▶ STATED GOAL
The records follow. Print, word for word, the first line through the "return around(BREAK_HEIGHT, angle)" line.

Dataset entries

--

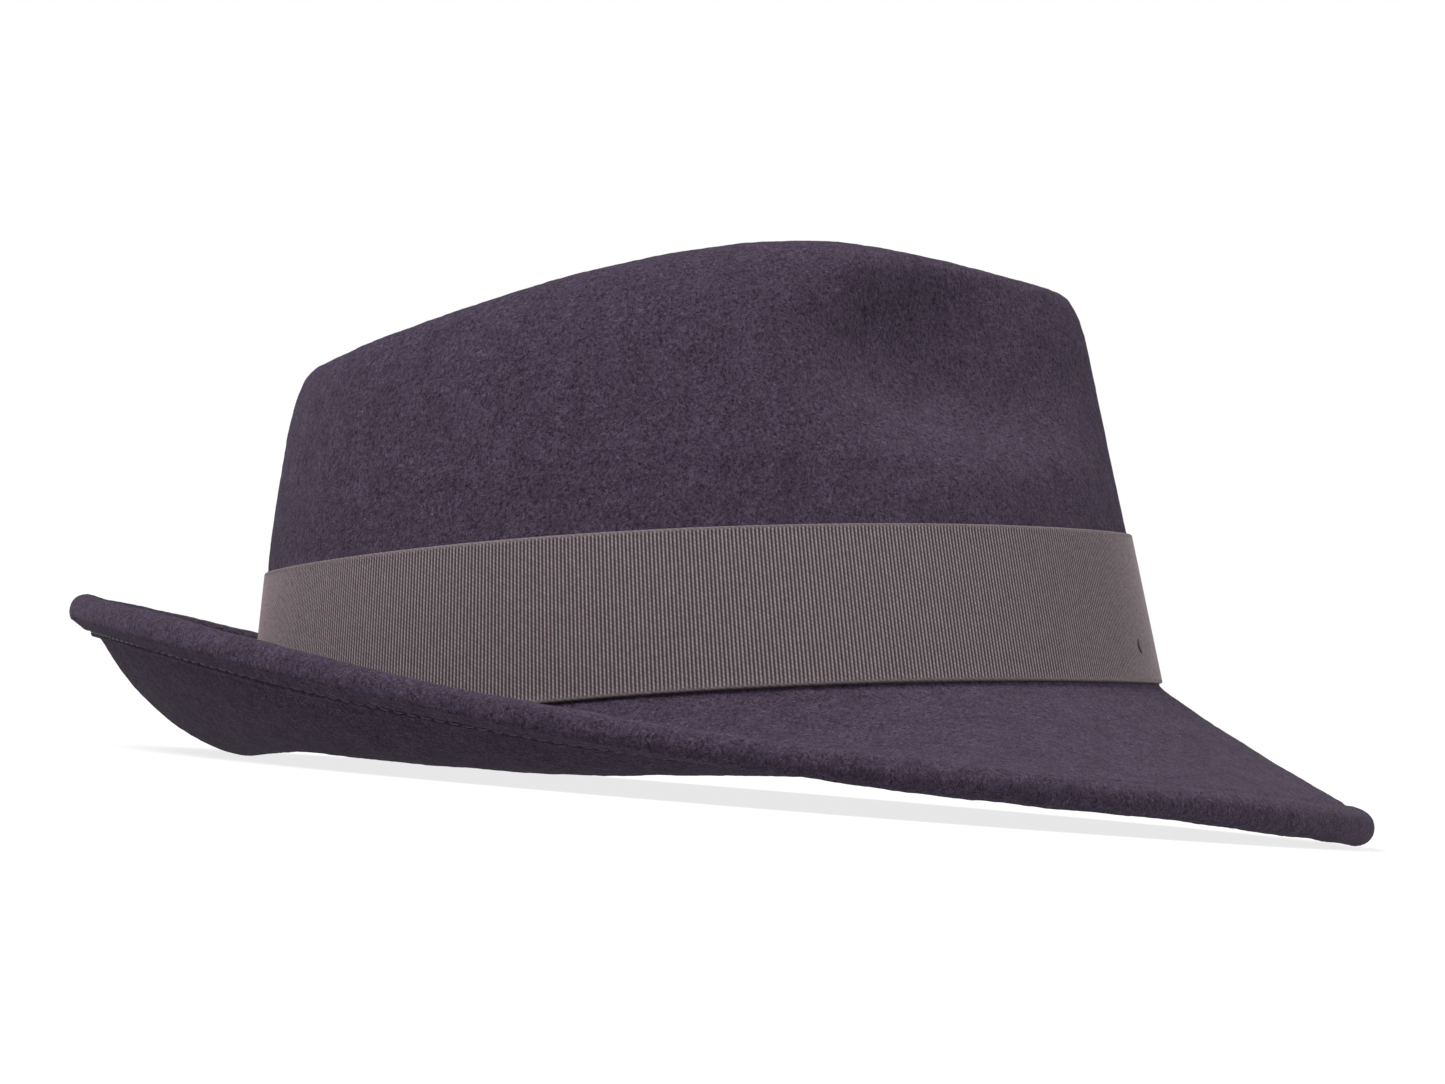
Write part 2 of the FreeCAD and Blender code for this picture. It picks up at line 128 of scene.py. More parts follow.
def join(x, y, z):
    return np.stack(np.broadcast_arrays(x, y, z), -1)


def break_height(angle):
    return around(BREAK_HEIGHT, angle)


def head_oval(angle):
    """The brim break in plan, and the outward direction there."""
    a, b = HEAD_HALF_LENGTH, HEAD_HALF_WIDTH
    point = join(a * np.cos(angle), b * np.sin(angle) * (1 - EGG * np.cos(angle)), 0 * angle)
    outward = join(b * (np.cos(angle) - EGG * np.cos(2 * angle)), a * np.sin(angle), 0 * angle)
    return point, unit(outward)


def ridge(angle):
    """The crown's upper rim: a teardrop in plan, highest a little in front of the middle."""
    x = RIDGE_SHIFT + RIDGE_HALF_LENGTH * np.cos(angle)
    y = RIDGE_HALF_WIDTH * np.sin(angle) * (1 - TEARDROP * np.cos(angle))
    ahead = x - RIDGE_PEAK_X
    slope = np.where(ahead > 0, RIDGE_FALL_FRONT, RIDGE_FALL_BACK)
    return join(x, y, RIDGE_PEAK - slope * (np.hypot(ahead, RIDGE_ROUND) - RIDGE_ROUND))


def pinched(x, y, z):
    """The points moved inwards by the two front pinches."""
    along, up = (x - PINCH_X) / PINCH_REACH_X, (z - PINCH_Z) / PINCH_REACH_Z
    return join(x, y * (1 - PINCH_DEPTH * np.exp(-((along * along + up * up) ** 2))), z)


def wall_point(angle, up, inward):
    """Wall points at shares of the ridge's height and of the way in to it."""
    foot, _ = head_oval(angle)
    top, low = ridge(angle), break_height(angle)
    taper = around(WALL_TAPER, angle)
    share = taper * up + (1 - taper) * inward
    x = foot[..., 0] + (top[..., 0] - foot[..., 0]) * share
    y = foot[..., 1] + (top[..., 1] - foot[..., 1]) * share
    return pinched(x, y, low + (top[..., 2] - low) * up)


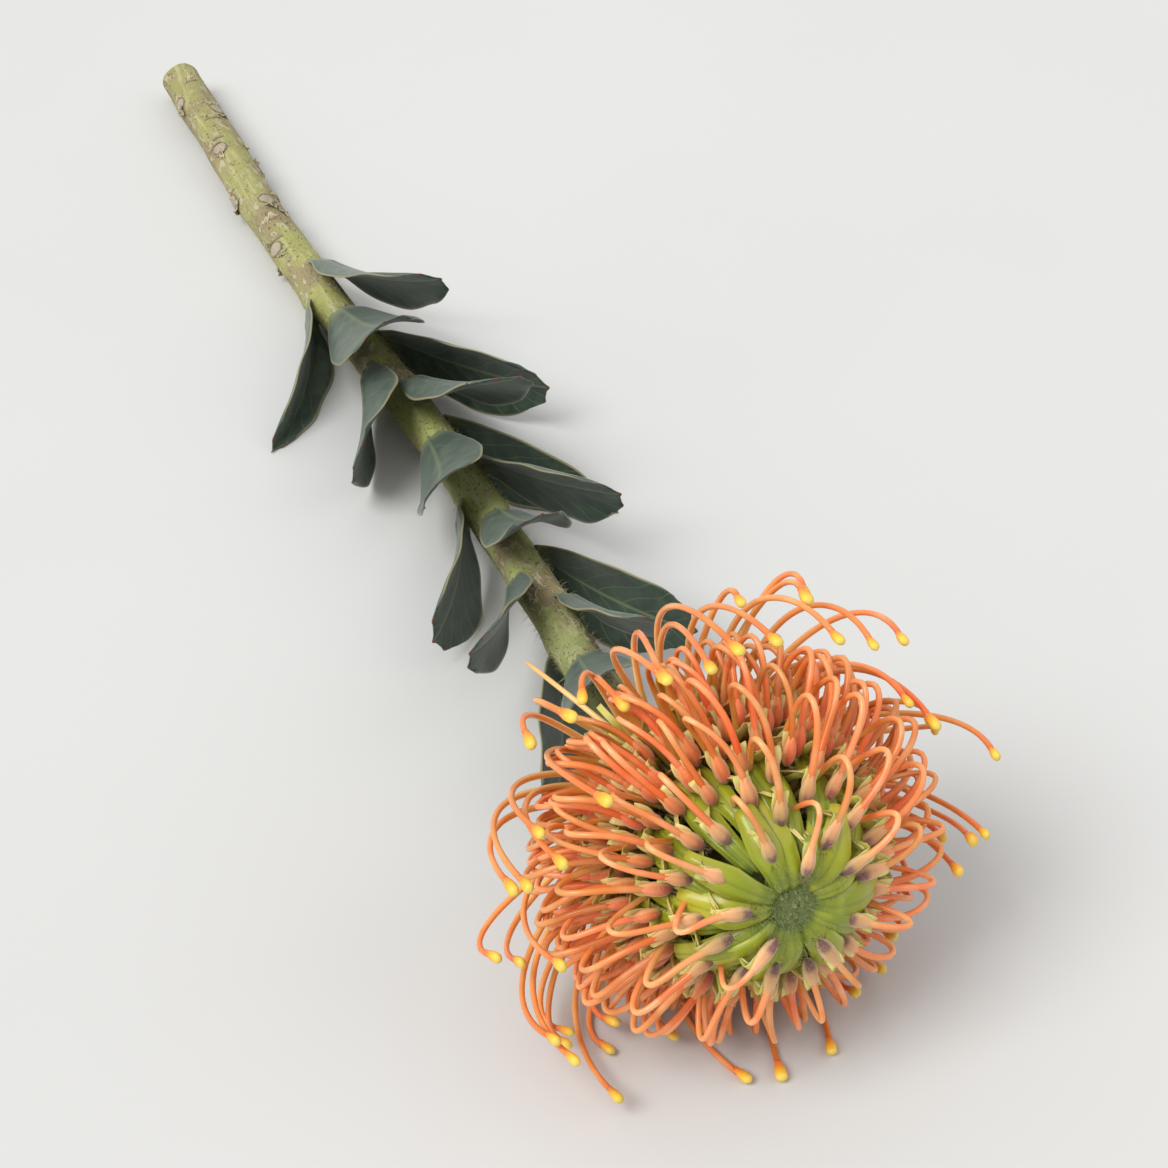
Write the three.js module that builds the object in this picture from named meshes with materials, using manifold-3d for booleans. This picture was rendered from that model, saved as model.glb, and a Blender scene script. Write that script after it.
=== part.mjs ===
// A pincushion protea flower, cut and lying on a table: stem, leaves, bract cup and flower head.
// Millimetres, +Z up. X runs along the stem, from its cut end to the crown of the flower head.

import * as THREE from "three";
import { mergeVertices } from "three/addons/utils/BufferGeometryUtils.js";
import Module from "manifold-3d";

const wasm = await Module();
wasm.setup();

// Driving dimensions of the stem
const CUT_RADIUS = 5.4; // at the cut end
const NECK_RADIUS = 4.5; // under the flower head
const STEM_SIDES = 12;
const REST_LENGTH = 70; // of the cut end, straight, with one flat side on the table
const NECK_X = 346; // where the flower head begins
const NECK_LIFT = 27; // rise of the stem's axis between the cut end and the neck
const NECK_LEAN = THREE.MathUtils.degToRad(15); // slope of the axis at the neck
const SWAY = 6; // sideways bow of the stem
const JOINT_GAP = 0.3; // between neighbouring pieces

// Driving dimensions of the leaves
const LEAF_COUNT = 16;
const FIRST_LEAF_X = 112;
const LAST_LEAF_X = 298;
const LEAF_THICKNESS = 0.9;
const LOW_LEAF = { length: 54, halfWidth: 13.5 };
const TOP_LEAF = { length: 36, halfWidth: 8.5 };
const LEAF_DIVERGENCE = 137.508; // degrees between one leaf and the next round the stem
const FIRST_LEAF_TURN = 62; // degrees from straight up
const SCAR_COUNT = 9; // of fallen leaves, on the bare stem
const SCAR_SPACING = 10.5;
const LEAF_OPENING = { base: 0.3, tip: 0.75 }; // radians between stem and blade
const LEAF_STEPS = 6; // along the blade
const LEAF_COLUMNS = [-1, -0.62, -0.31, 0, 0.31, 0.62, 1]; // across the blade, in half widths
const TOOTH_PLACES = [0, 0.62]; // of the middle tooth and of the one on each side
const TOOTH_LENGTH = 1.7;
const TIP_ROUNDING = 6; // by which the blade's corners fall short of its middle
const LEAF_SOFT_HEIGHT = 2; // above the table, where leaves begin to flatten on it

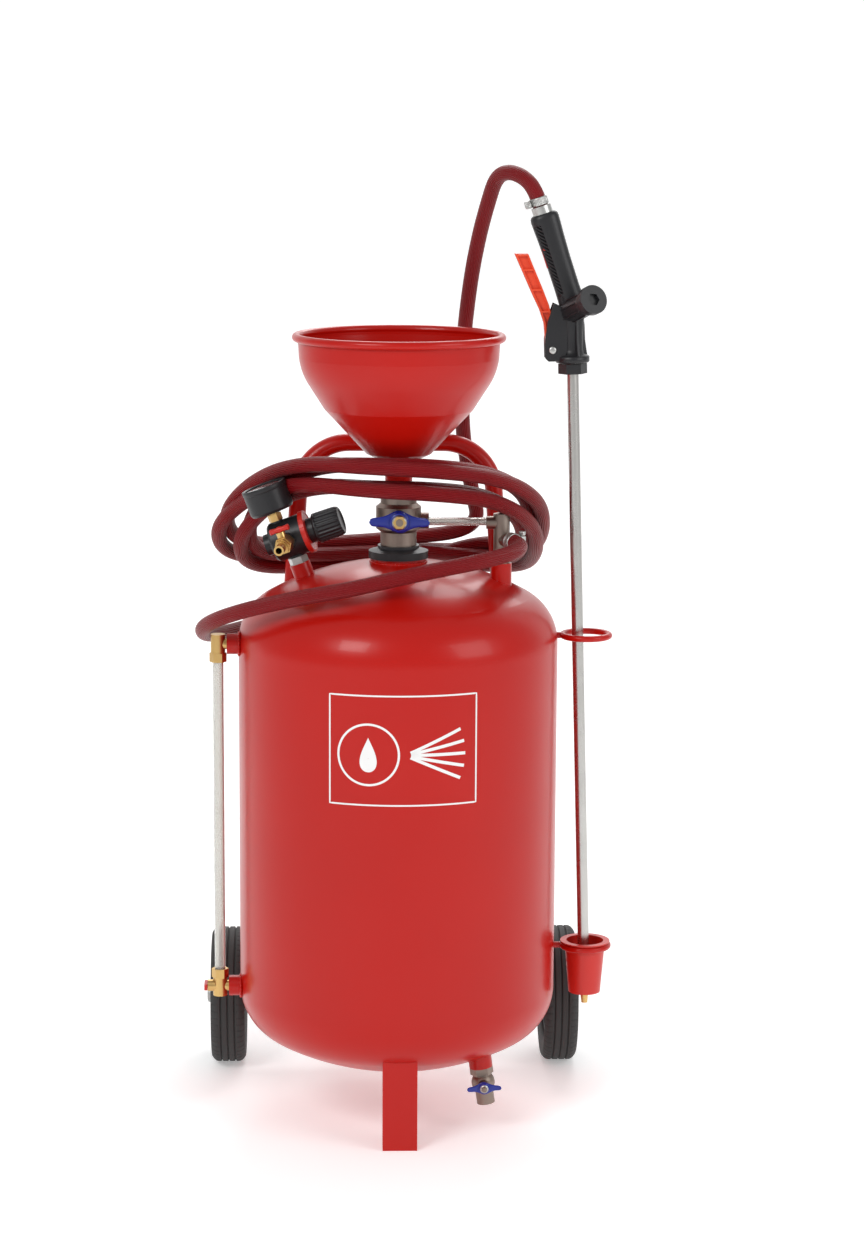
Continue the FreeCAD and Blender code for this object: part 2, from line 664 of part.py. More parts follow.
def outlet():
    low = dim(629)
    port_height = dim(674)
    left = facing((-1, 0, 0), (0, 1, 0))
    tail_way = facing((0.6, -0.8, 0), (0, 0, 1))
    body = join(cylinder(S.outlet_body_radius, 55, OUTLET, 0, 0, low),
                hexagon(11.5, 9, OUTLET, 0, 0, low + 4),
                cylinder(7, 17, OUTLET, 0, 0, port_height, left),
                cylinder(8, 12, OUTLET, 0, 0, 655, tail_way))
    sub_part("outlet_fitting", body)
    tube_end = S.outlet_x - 17
    tube_start = dim(34)
    sub_part("air_tube", cut(
        cylinder(4.5, tube_end - tube_start, WORLD, tube_start, S.outlet_y + 8, port_height, X_AXIS),
        cylinder(3, tube_end - tube_start, WORLD, tube_start, S.outlet_y + 8, port_height, X_AXIS)))


# ---------------------------------------------------------------- drain

def drain():
    middle = 38
    body = join(hexagon(13, 8, DRAIN, 0, 0, 20), cylinder(10, 34, DRAIN, 0, 0, 28),
                ball(13, DRAIN, 0, 0, middle), cylinder(6, 20, DRAIN, 0, 0, middle, BACKWARD))
    sub_part("drain_valve_body", cut(body, cylinder(6, 60, DRAIN, 0, 0, 10),
                                     cylinder(3.05, 40, DRAIN, 0, 0, middle, BACKWARD)))
    wings = plate([(-19, -5), (-7, -6), (7, -6), (19, -3), (19, 5), (7, 6), (-7, 6), (-19, 3)], 5,
                  DRAIN, 0, 23.3, middle)
    sub_part("drain_valve_handle", join(wings, cylinder(3, 14, DRAIN, 0, 7.5, middle, BACKWARD)))


# ---------------------------------------------------------------- gun and lance

GUN = frame(S.tip_x, 0, S.tip_z, Rotation(Vector(0, 1, 0), -S.lance_tilt.value))


def gun():
    sub_part("nozzle", cut(
        join(cone(3.5, 5, 16.8, GUN), cylinder(5, 8, GUN, 0, 0, 16), hexagon(9, 12, GUN, 0, 0, 16.8)),
        cylinder(1.2, 40, GUN, 0, 0, -1)))
    sub_part("lance", cut(cylinder(S.lance_radius, S.lance_top - 28.8, GUN, 0, 0, 28.8),
                          cylinder(S.lance_bore, S.lance_top, GUN, 0, 0, 20)))
    sub_part("lance_nut", cut(hexagon(16, 11, GUN, 0, 0, 719),
                              cylinder(S.lance_radius, 30, GUN, 0, 0, 710)))

    grip_way = facing((-0.289, 0, 0.957))
    grip = frame_in(GUN, 0.6, 0, 796, grip_way)
    side = S.grip_radius
    core = plate([(-2.5, -side, side + 0.5, 1), (2.5, -side), (2.5, side, side + 0.5, 1),
                  (-2.5, side)], 105, grip, 0, 0, 48.5, Rotation(Vector(1, 0, 0), 90))
    cap_way = Vector(20, -45, 15).normalize()
    block_turn = facing((cap_way.x, cap_way.y, cap_way.z))
    block = cylinder(S.block_radius, 66.8, GUN, -3 - 15 * cap_way.x, -15 * cap_way.y,
                     786 - 15 * cap_way.z, block_turn)
    stub = turned([(0, S.lance_top), (18.7, S.lance_top), (18.7, 739), (S.gun_body_radius, 739),
                   (S.gun_body_radius, 792), (0, 792)], GUN)
    gap = S.trigger_width / 2 + 0.5
    cheek = [(-30, 736), (-10, 736), (-8, 775), (-27, 775)]
    cheeks = [plate(cheek, 4, GUN, 0, side * (gap.value + 2), 0) for side in (-1, 1)]
    hollow = box(24, S.trigger_width + 1, 57, GUN, -26.5, 0, 734)
    core = cut(join(join(core, stub), block), hollow)
    rod_start = dim(-24)
    sub_part("gun_body", cut(
        join(core, *cheeks),
        cylinder(S.pin_radius, 60, GUN, S.pivot_x, -30, S.pivot_z, BACKWARD),
        cylinder(S.rod_radius + S.running_gap, 27, GUN, rod_start, 0, 786, X_AXIS),
        cylinder(1.5 + S.running_gap, 15.1, grip, -11, -7.55, 66, BACKWARD),
        box(6, 9.4, 24, grip, -12, 0, 44.5)))
    cap = frame_in(GUN, -3 + 51.8 * cap_way.x, 51.8 * cap_way.y, 786 + 51.8 * cap_way.z, block_turn)
    sub_part("gun_cap", cut(cylinder(16, 8, cap), hexagon(7, 10, cap, 0, 0, 3)))
    sub_part("hose_ferrule", cut(cylinder(11, 10.4, grip, 0, 0, 101), cylinder(4, 20, grip, 0, 0, 98)))
    sub_part("trigger_pin", cylinder(S.pin_radius, 22, GUN, S.pivot_x, -11, S.pivot_z, BACKWARD))
    lever = plate([(-29, 740), (-16, 740), (-16, 752), (-20, 775), (-32, 815), (-47, 851),
                   (-61, 852), (-43, 805), (-31, 775)], S.trigger_width, GUN)
    sub_part("trigger", cut(lever, cylinder(S.pin_radius + S.running_gap, 40, GUN, S.pivot_x, -20,
                                            S.pivot_z, BACKWARD)))
    sub_part("valve_rod", cylinder(S.rod_radius, 18, GUN, -22.4, 0, 786, X_AXIS))
    sub_part("trigger_lock", join(box(3.5, 9, 22, grip, -12.5, 0, 45),
                                  cylinder(1.5, 15, grip, -11, -7.5, 66, BACKWARD)))


def frame_in(base, x, y, z, rotation):
    """A frame inside another frame."""
    return base.multiply(Placement(point(x, y, z), rotation))


# ---------------------------------------------------------------- hose

RUN_ROUTE = [
    (121, -17, 655), (133, -36, 654), (131, -62, 652), (112, -88, 649), (80, -110, 645),
    (38, -124, 639), (-8, -130, 630), (-55, -130, 619), (-98, -124, 611), (-140, -109, 600),
    (-177, -87, 587), (-205, -56, 572), (-218, -20, 557), (-216, 18, 544), (-203, 56, 537),
    (-182, 96, 535), (-150, 134, 538), (-108, 165, 547), (-60, 186, 562), (-10, 194, 583),
    (30, 190, 600),
]
BUNDLE_ROUTE = [
    (38, -60, 728), (-30, -58, 730), (-96, -6, 728), (-150, 60, 702), (-190, 100, 655),
    (-178, 146, 614), (-105, 182, 607), (0, 196, 612), (90, 184, 610), (146, 141, 614),
    (156.5, 76, 645), (146, 14, 688), (102, -36, 718),
]
RISER_ROUTE = [
    (98, 178, 612), (86, 176, 660), (70, 160, 745), (72, 134, 845), (82, 104, 930),
    (91, 84, 985), (100, 65, 1023), (107, 44, 1050), (119, 26, 1058), (135, 10, 1053),
    (147.6, 0, 1039.4), (153.7, 0, 1021.4),
]


def hose_tube(node, route):
    """A plain tube along a route. Prints its bends and how its volume compares."""
    wire, radii = tangent_path(route)
    shape = swept(wire, S.hose_radius.value)
    expected = wire.Length * math.pi * S.hose_radius.value ** 2
    print(f"{node}: {wire.Length:.0f} mm, volume ratio {shape.Volume / expected:.4f}, bends",
          " ".join(f"{radius:.0f}" for radius in radii))
    return sub_part(node, feature(shape))


def clamp_band(base, inner):
    """A worm-drive hose clamp: band and screw housing."""
    band = cut(cylinder(inner + 1.2, 9, base), cylinder(inner, 12, base, 0, 0, -1))
    screw = cylinder(3.5, 16, base, -8, inner + 4, 4.5, X_AXIS)
    return cut(join(band, screw), cylinder(inner, 12, base, 0, 0, -1))


def hose():
    hose_tube("hose_run", RUN_ROUTE)
    hose_tube("hose_riser", RISER_ROUTE)
    wire, _ = tangent_path(BUNDLE_ROUTE, None, True)
    bundle = feature(swept(wire, S.bundle_radius.value))
    middle = S.boss_top + S.collar_height + S.valve_length / 2
    clear = [
        cylinder(S.wing_reach + 5, 13, WORLD, 0, -33.5, middle, FORWARD),
        cylinder(S.knob_radius + 2, 50, REGULATOR, 26, 0, 46, X_AXIS),
        cylinder(S.regulator_radius + 4, 60, REGULATOR, -32, 0, 46, X_AXIS),
        cylinder(S.dial_radius + 2, 60, REGULATOR, -8, 0, 66),
        cylinder(S.valve_end_radius + 3, 120, WORLD, 0, 0, 640),
        cylinder(14, 100, WORLD, S.outlet_x, S.outlet_y, 610),
        cylinder(9, 60, WORLD, 30, 0, 674, X_AXIS),
    ]
    sub_part("hose_coil", cut(bundle, *clear))
    start = Vector(*RUN_ROUTE[0])
    way = (Vector(*RUN_ROUTE[1]) - start).normalize()
    at_outlet = start + way * 3
    sub_part("hose_clamp_outlet", clamp_band(
        frame(at_outlet.x, at_outlet.y, at_outlet.z, facing((way.x, way.y, way.z), (0, 0, -1))),
        S.hose_radius))
    end = Vector(*RISER_ROUTE[-1])
    way = (Vector(*RISER_ROUTE[-2]) - end).normalize()
    at_gun = end + way * 0.7
    sub_part("hose_clamp_gun", clamp_band(
        frame(at_gun.x, at_gun.y, at_gun.z, facing((way.x, way.y, way.z), (0, -1, 0))),
        S.hose_radius))


# ---------------------------------------------------------------- build and export

def main():
    for build in (tank, frame_pieces, wheels, filler_column, funnel, level_gauge, regulator, outlet,
                  drain, gun, hose):
        build()
    doc.recompute()
    for thing in doc.Objects:
        if "Invalid" in thing.State or "Error" in thing.State:
            raise RuntimeError(f"{thing.Label} failed: {thing.State}")
    for thing in NODES:
        if thing.Shape.isNull() or not thing.Shape.isValid():
            raise RuntimeError(f"{thing.Label} has no valid shape")
    os.makedirs("parts", exist_ok=True)
    for thing in NODES:
        thing.Shape.exportStep(f"parts/{thing.Label}.step")
        print(f"{thing.Label}: {len(thing.Shape.Solids)} solid, {thing.Shape.Volume / 1000:.1f} cm3")


main()
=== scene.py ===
"""Looks for the wheeled pressure sprayer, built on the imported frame.

Each class makes one sub-assembly's visible pieces and seats them on the frame's bodies. Metres.
"""
import json
import logging
import math
from dataclasses import dataclass
from enum import Enum

import bmesh
import bpy
import numpy as np
from mathutils import Matrix, Vector


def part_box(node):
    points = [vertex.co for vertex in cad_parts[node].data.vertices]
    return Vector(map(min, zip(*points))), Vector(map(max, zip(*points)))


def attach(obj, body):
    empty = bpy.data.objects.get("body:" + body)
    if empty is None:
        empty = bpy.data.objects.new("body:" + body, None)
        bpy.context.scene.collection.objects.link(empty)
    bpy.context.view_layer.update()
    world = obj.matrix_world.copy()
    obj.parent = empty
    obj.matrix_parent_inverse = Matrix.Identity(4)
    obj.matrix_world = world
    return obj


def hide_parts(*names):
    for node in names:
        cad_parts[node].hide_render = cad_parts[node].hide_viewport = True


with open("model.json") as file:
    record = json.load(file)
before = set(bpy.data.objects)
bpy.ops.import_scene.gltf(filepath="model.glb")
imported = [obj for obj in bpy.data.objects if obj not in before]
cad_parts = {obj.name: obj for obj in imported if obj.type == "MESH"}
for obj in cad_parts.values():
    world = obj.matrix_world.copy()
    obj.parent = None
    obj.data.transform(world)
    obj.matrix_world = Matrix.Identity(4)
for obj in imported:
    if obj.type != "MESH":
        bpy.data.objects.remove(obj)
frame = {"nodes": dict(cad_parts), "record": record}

log = logging.getLogger("sprayer")
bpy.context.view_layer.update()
MM = 0.001
Colour = tuple[float, float, float]
ROOT = "tank"


class Grain(Enum):
    """What the surface's fine relief is made of."""

    SMOOTH = "smooth"
    ORANGE_PEEL = "orange peel"
    MOULDED = "moulded"
    DRAWN = "drawn"
    CAST = "cast"
    WOVEN = "woven"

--

▶ EXERCISE OUTPUT
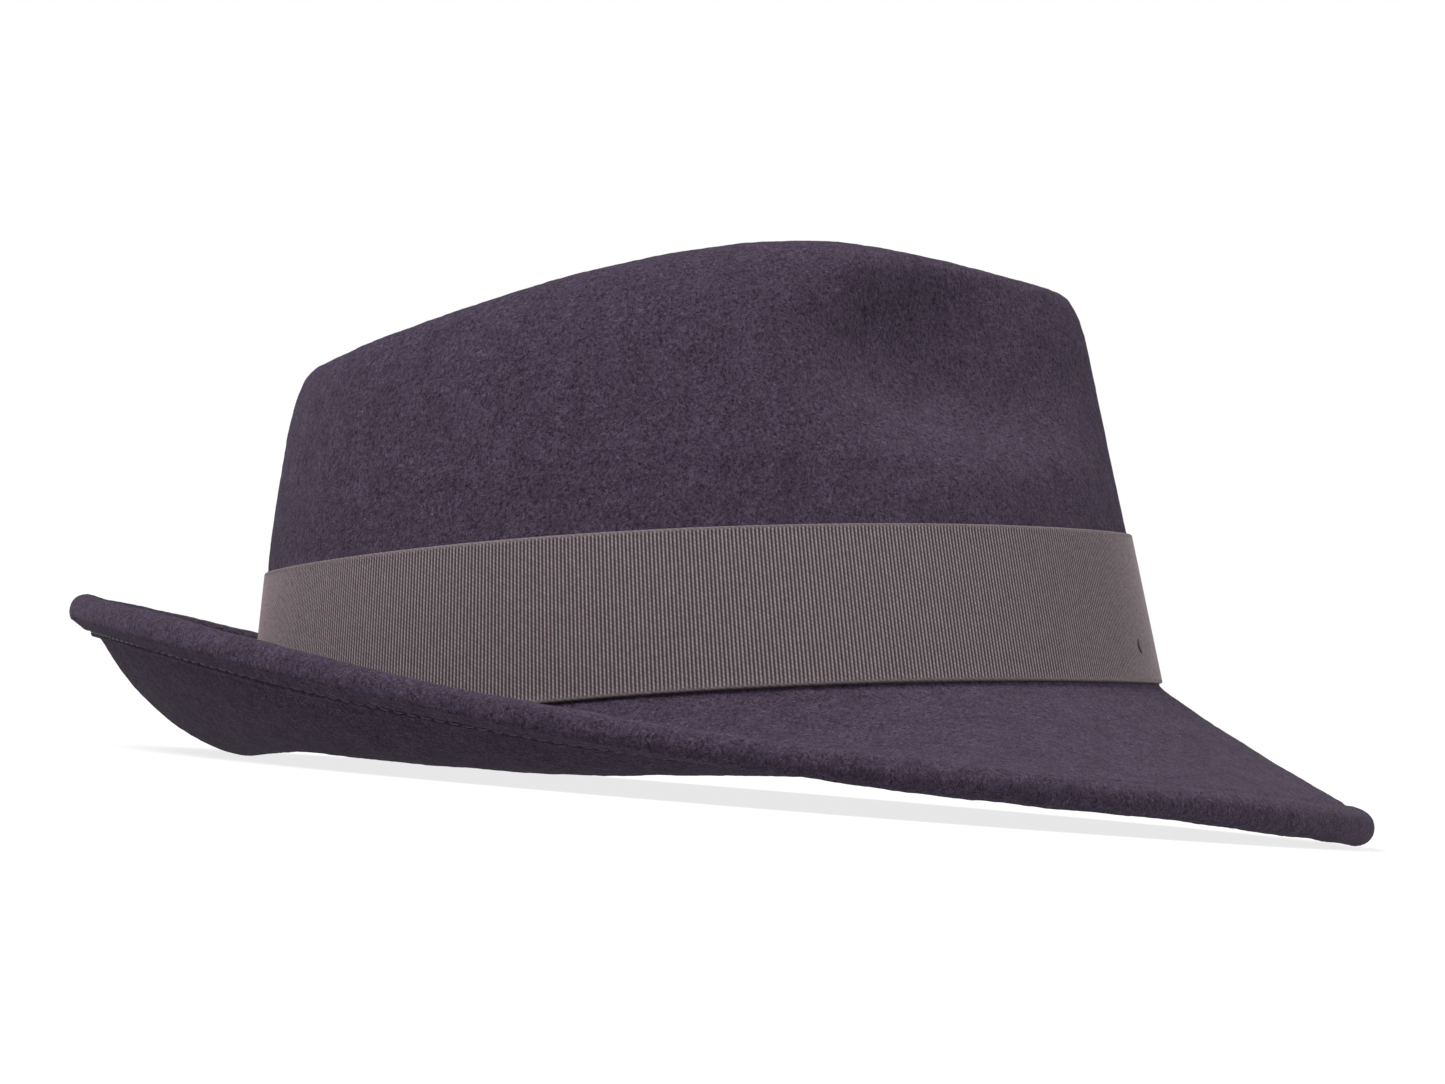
Write part 2 of the FreeCAD and Blender code for this picture. It picks up at line 128 of scene.py. More parts follow.
def join(x, y, z):
    return np.stack(np.broadcast_arrays(x, y, z), -1)


def break_height(angle):
    return around(BREAK_HEIGHT, angle)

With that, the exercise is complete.